Our Japanese friends had been slow to pick up on the whole “handling” thing, their home-market being a place where cars crawled through day-long traffic jams and rarely reached triple digits on a kilometer-per-hour speedo, but as a nation of splendid engine builders they immediately saw that they could meet the Germans on level ground in the power wars. Camrys and Accords sprouted V6 engines from beneath newly bulging bonnets. Turbochargers appeared on the exhaust manifolds of everything from the mighty 300ZX to the three-cylinder Chevrolet (by Suzuki) Sprint. Nissan revealed the astounding Infiniti Q45, a 276-horse sedan capable of walking a 500SEL down any stretch of highway with power to spare.
The battle for ridiculous family-car power reached its climax in the killing fields of the mid-sized sedan market, where the Americans were weak and the Germans were disinterested at best. Toyota, Honda, Nissan, Subaru and Mitsubishi engaged in an arms race to capture the loyalty of a very particular customer: the angry middle-aged man who was forced to drive a CamCord by his nagging wife but who insisted that it be a sporty CamCord. The glory from victory in this battle would shine its light over an entire sedan range, so the Japanese fought for each milestone like Marines coming up the beach at Iwo Jima. Who could be the first to provide two hundred horsepower in a mid-sized FWD-based sedan? It was Toyota, with the 1999 Camry. Who would reach 250 first? Subaru, with the 2005 Legacy GT. Who would provide a three-liter V6 before the others? Toyota, in the Camry V6. What about a 3.5 V6? Nissan, in their Altima 3.5SE.

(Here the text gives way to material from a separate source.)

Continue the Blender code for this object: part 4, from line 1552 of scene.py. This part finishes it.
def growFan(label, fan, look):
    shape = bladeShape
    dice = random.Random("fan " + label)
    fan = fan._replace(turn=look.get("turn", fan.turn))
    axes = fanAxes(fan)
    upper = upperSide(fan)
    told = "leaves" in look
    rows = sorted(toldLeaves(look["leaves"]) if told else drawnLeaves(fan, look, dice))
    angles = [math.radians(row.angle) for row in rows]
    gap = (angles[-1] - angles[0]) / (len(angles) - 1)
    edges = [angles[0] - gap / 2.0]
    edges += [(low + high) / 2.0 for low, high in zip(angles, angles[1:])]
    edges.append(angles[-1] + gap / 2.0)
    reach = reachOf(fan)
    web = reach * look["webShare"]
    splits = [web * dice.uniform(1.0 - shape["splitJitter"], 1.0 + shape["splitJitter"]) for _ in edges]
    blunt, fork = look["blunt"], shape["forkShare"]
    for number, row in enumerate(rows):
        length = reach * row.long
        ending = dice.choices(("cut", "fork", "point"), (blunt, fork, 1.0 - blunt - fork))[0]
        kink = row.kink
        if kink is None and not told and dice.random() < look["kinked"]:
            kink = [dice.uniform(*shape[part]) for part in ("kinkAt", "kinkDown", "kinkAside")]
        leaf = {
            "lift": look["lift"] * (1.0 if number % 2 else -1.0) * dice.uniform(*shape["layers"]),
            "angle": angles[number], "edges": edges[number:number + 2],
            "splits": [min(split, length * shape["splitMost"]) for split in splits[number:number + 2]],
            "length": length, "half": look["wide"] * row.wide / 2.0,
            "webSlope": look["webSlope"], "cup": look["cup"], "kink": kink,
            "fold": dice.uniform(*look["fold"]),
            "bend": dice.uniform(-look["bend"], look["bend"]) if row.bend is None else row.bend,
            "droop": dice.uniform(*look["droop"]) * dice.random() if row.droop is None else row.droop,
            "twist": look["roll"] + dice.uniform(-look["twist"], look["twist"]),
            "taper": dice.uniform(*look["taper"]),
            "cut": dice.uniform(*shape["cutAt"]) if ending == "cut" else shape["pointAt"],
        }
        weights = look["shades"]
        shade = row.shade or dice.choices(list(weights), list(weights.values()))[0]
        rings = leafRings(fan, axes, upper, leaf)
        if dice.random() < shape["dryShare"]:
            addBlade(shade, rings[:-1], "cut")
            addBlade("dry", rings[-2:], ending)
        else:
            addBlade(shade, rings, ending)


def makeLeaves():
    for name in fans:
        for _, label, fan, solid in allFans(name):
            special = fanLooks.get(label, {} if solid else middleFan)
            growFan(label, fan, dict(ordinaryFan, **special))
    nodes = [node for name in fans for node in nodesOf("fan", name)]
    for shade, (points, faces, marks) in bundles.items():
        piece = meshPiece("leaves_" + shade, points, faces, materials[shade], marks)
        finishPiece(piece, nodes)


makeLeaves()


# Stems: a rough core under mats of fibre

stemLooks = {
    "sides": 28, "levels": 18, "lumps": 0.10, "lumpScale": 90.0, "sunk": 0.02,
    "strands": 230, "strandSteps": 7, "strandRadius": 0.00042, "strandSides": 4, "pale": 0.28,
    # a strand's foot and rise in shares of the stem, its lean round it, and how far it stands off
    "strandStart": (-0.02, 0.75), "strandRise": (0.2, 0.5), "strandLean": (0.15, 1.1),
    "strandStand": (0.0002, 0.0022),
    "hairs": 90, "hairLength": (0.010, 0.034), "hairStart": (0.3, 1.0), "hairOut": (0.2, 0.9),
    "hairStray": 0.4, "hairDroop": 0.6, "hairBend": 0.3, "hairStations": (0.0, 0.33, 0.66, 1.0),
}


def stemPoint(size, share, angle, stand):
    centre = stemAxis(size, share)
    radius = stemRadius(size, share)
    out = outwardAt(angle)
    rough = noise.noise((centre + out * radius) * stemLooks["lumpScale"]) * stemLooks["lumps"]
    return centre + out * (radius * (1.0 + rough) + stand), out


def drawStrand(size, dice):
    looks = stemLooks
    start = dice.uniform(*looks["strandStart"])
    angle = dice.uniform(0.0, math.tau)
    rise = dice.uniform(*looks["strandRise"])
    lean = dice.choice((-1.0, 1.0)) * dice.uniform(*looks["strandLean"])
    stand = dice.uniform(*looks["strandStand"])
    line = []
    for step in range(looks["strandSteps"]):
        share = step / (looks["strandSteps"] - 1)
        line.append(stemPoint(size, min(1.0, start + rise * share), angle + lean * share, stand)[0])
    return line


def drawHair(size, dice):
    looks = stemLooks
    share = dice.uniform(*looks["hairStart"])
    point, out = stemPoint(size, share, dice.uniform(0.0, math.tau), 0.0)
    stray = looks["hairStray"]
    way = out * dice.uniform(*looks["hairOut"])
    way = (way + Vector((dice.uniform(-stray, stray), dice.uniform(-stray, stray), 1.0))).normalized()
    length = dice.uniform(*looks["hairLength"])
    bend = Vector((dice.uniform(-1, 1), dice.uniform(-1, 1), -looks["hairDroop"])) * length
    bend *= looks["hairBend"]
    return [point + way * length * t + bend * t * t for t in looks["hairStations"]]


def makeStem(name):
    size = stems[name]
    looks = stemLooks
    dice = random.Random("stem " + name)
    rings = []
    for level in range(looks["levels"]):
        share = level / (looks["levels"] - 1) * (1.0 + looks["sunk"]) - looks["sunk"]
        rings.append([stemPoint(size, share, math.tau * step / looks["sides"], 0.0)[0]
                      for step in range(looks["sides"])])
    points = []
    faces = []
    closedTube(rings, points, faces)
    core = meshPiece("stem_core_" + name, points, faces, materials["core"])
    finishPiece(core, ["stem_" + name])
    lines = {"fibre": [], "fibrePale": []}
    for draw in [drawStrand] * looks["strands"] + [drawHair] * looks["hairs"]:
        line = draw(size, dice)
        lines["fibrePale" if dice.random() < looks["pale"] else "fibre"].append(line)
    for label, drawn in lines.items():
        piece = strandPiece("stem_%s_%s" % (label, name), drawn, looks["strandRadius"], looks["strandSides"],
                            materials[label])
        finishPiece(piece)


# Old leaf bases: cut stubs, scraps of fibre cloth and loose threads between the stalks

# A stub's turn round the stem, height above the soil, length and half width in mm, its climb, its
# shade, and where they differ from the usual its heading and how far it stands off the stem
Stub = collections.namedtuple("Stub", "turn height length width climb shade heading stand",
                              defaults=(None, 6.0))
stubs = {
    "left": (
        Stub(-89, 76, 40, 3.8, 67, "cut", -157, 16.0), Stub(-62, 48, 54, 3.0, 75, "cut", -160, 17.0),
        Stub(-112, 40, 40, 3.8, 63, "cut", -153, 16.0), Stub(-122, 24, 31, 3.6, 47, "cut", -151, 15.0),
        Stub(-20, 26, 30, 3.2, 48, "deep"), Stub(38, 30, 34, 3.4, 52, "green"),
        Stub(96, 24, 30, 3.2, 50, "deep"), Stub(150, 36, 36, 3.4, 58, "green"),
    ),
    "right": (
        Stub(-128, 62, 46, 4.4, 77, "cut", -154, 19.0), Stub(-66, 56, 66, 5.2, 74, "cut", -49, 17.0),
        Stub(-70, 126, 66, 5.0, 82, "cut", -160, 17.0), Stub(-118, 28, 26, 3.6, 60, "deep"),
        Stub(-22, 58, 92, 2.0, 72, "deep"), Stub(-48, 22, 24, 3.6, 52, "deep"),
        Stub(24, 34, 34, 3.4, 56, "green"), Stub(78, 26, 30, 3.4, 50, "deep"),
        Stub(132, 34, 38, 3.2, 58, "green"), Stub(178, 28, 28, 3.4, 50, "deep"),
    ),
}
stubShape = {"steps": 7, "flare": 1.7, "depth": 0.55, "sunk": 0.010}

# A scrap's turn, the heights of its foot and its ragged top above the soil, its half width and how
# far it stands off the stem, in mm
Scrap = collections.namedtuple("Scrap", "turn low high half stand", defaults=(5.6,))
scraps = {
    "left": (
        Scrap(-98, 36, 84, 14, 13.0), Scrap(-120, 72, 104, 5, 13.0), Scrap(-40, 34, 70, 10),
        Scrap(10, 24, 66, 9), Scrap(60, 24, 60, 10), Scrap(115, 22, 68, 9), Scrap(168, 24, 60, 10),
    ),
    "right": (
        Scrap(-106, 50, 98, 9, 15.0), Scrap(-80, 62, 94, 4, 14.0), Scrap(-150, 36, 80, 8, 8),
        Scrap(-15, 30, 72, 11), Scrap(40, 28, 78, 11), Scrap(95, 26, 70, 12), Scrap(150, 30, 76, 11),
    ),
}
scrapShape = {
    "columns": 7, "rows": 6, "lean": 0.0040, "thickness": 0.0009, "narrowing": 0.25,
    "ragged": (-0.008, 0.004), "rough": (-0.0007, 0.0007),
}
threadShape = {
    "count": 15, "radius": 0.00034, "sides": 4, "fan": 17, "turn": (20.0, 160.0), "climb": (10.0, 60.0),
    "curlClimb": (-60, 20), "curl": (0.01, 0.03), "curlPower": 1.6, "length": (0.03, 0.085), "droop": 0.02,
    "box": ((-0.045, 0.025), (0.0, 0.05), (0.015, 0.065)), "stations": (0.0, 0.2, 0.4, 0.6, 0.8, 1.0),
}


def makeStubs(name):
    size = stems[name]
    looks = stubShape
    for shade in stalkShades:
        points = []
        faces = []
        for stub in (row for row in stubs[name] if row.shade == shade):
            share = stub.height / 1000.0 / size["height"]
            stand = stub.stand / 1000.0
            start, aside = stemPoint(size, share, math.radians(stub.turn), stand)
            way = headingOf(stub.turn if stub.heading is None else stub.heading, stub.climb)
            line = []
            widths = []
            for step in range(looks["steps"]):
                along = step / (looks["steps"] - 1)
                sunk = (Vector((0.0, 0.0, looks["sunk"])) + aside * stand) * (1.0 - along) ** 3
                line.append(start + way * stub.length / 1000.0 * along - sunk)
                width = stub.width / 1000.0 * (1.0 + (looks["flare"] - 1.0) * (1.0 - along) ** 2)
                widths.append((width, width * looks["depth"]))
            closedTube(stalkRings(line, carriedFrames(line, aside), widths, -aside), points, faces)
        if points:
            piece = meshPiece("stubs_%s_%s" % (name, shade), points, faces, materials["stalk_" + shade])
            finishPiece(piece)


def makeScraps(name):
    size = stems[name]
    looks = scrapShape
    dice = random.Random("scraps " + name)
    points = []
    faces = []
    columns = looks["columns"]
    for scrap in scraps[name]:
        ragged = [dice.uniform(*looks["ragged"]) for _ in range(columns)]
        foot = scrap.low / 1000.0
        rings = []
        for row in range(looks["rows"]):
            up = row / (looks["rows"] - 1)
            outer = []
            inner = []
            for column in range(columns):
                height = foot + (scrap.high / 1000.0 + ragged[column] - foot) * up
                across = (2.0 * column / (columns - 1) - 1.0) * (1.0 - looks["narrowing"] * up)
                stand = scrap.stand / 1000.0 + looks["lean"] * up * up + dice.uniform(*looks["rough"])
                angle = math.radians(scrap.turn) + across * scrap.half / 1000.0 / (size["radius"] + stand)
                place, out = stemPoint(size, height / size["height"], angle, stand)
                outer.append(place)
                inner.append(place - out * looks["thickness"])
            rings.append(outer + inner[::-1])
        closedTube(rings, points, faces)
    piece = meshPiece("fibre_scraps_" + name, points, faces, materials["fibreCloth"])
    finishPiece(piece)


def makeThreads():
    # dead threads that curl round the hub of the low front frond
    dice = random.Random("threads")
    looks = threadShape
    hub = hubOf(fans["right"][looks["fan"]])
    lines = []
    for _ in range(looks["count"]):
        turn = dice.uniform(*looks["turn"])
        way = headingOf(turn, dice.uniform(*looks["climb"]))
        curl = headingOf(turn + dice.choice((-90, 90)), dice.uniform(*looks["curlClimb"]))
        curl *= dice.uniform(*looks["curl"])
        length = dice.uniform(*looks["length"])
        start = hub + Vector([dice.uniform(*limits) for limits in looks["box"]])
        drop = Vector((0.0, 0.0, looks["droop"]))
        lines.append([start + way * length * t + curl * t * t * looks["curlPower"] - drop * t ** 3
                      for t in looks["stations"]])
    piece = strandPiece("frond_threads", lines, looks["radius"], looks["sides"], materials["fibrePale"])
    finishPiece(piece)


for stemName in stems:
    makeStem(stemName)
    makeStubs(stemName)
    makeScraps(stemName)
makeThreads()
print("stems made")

What the Japanese could do, the Koreans could copy, so it didn’t take long for Hyundai to make sure their Sonata and Azera had more power than a top-of-the-line 7-Series BMW from the mid-Eighties, complete with “Sport Package” monster alloy wheels and oversized swaybars… which brings us back to Lawrence Pargo and his triple-digit freeway exploits. The world didn’t need a Chevrolet Caprice with dual power velour seats and fake wire wheels, and it certainly doesn’t need a Hyundai Sonata capable of blowing past a Jag XK120 in a straight line, but as we have seen, the American auto market has never concerned itself with what people really needed. Marketing and trend-awareness drive vehicle availability with all the relentless of young Mr. Parago’s late-night Sonata blast. What’s next? Just look for price premiums. An entry-level BMW sedan used to cost twice what a top-of-the-line Accord sold for; today, they’re priced about the same. The price premium nowadays is on a little hatchback which has about as much room as an old Chevy Citation but sells for Chrysler 300 money. That’s right – the next trend might just be called Pious Prius Pods.